R&D Trends in Convergence of Photonic and Electronic Hardware for Network Innovation

Shinichiro Mutoh, Hirokazu Takenouchi, Hideyuki Nosaka, Toshikazu Hashimoto, and Akihiko Miyazaki


Network traffic will continue to increase exponentially as we get closer to deploying fifth generation mobile networks, and as the Internet of Things and big data services expand through 2020 and beyond. In these Feature Articles, we look at trends in the research and development of advanced hardware technology designed to achieve substantial increases in the capacity of communication networks with much lower capital and operating expenditures in the next 5 to 10 years. We focus in particular on technology based on new concepts and principles that involve the convergence of photonics and electronics.

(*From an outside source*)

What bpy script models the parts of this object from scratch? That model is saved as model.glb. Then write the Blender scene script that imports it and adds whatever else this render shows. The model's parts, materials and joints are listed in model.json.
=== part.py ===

Keywords: photonics-electronics convergence, networks, hardware


1. Introduction

The rapid spread of smartphones around the world is increasing network traffic exponentially. In the next five years, the amount of traffic is expected to increase by a factor of 10 [1]. Development of the fifth-generation mobile network (5G) expected to be launched beginning in 2020 is proceeding rapidly. Specifically, efforts are underway to achieve substantially higher capacity per square kilometer—by a factor of 1000 or more—compared to the present LTE (Long-Term Evolution) system [2].

The movement toward the Internet of Things is also accelerating. One recent key term is Industry 4.0, which refers to improving the efficiency of production and services by implementing a cycle of various types of sensing, signal and knowledge processing, and optimization control. Ultimately, the astronomical amount of sensor data on human activity, objects, and the environment will be distributed via the network, and such data will be a source for big data services driven by machine learning.

The virtualization of computations and networks continues to progress, and this means that huge amounts of network traffic will be processed in a cloud environment by enormous datacenters. The Internet protocol traffic of the world’s datacenters is expected to triple over the five years from 2013 to 2018, and three-fourths of that is expected to consist of traffic within the datacenters.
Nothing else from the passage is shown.